Academically, Hawkinson completed his bachelor's degree from Washington State University in just three years, receiving his degree in Management Operations in the summer of 2016 while being a three-time Pac-12 All-Academic honoree. In his senior year, Hawkinson finished his Master's of Business Administration in Data Analytics, completing both his bachelor's and master's degrees in four years, and was named the 2017 Pac-12 Scholar-Athlete of the Year. Hawkinson concluded his career tenth in points scored with 1,414 and set school records in double-doubles with 56 and rebounds with 1,015. He became the first Washington State player ever to amass 1,000 points and 1,000 rebounds, and was the 13th player in Pac-12 history to reach those marks.

===College statistics===

| Year | Team | GP | GS | MPG | FG% | 3P% | FT% | RPG | APG | SPG | BPG | PPG |
|---|---|---|---|---|---|---|---|---|---|---|---|---|
| 2013–14 | Washington State | 28 | 0 | 6.4 | .458 | 0.0 | .600 | 1.6 | 0.2 | 0.0 | 0.1 | 1.2 |
| 2014–15 | Washington State | 31 | 29 | 32.7 | .500 | .200 | .853 | 10.8 | 1.0 | 0.4 | 1.1 | 14.7 |
| 2015–16 | Washington State | 29 | 28 | 33.3 | .543 | .385 | .778 | 11.1 | 1.5 | 0.7 | 1.1 | 15.4 |
| 2016–17 | Washington State | 31 | 31 | 35.4 | .531 | .406 | .833 | 10.2 | 2.5 | 0.6 | 0.8 | 15.5 |
| Career |  | 119 | 88 | 27.4 | .523 | .350 | .812 | 8.5 | 1.3 | 0.4 | 0.8 | 11.9 |

==Professional career==
On June 26, 2017, Hawkinson signed his first professional contract with the Toyotsu Fighting Eagles of the Japanese B.League.
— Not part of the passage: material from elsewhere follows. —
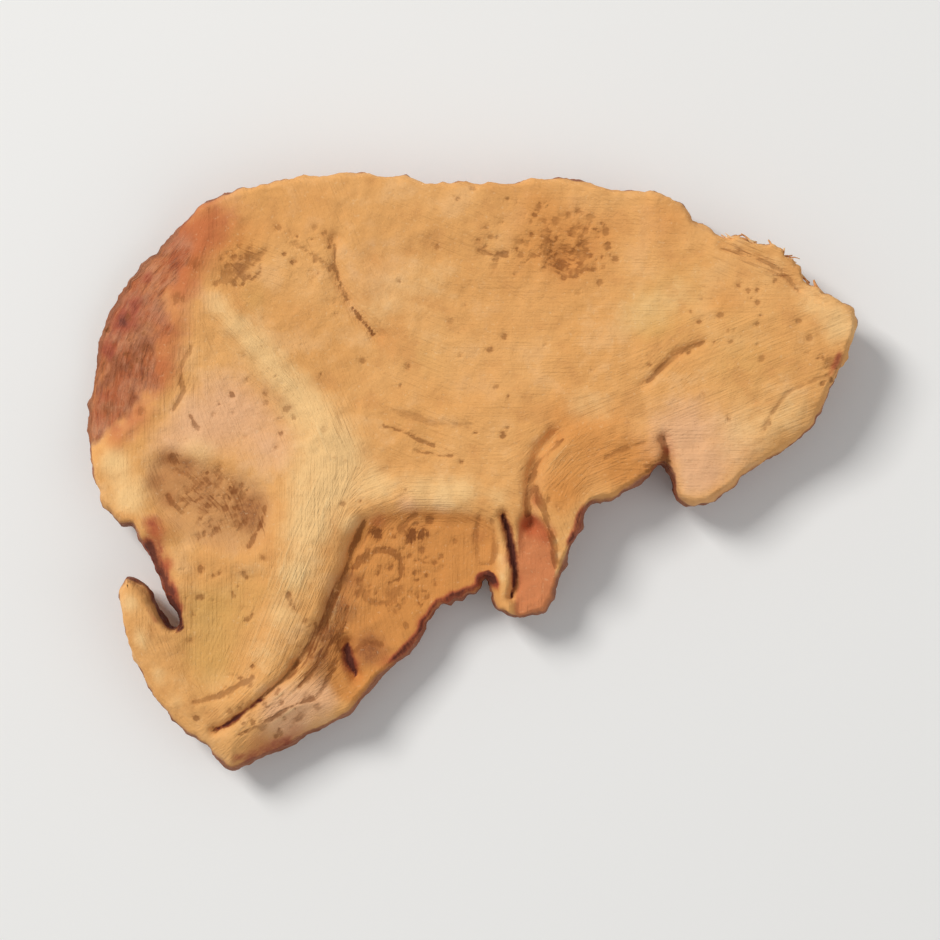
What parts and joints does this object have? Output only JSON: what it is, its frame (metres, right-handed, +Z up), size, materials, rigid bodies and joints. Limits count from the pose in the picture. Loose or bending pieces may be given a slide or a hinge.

He played for the Fighting Eagles in the 2017–18, 2018–19 and 2019–20 seasons.

For the 2020–21 season, Hawkinson joined the Shinshu Brave Warriors. He continued with the Brave Warriors in the 2021–22 and 2022–23 seasons.

On June 12, 2023, Hawkinson signed with Sun Rockers Shibuya.

==National team career==
In February 2023, Hawkinson became a naturalized Japanese citizen. He played for the Japanese national team at the 2023 FIBA Basketball World Cup and at the 2024 Olympics.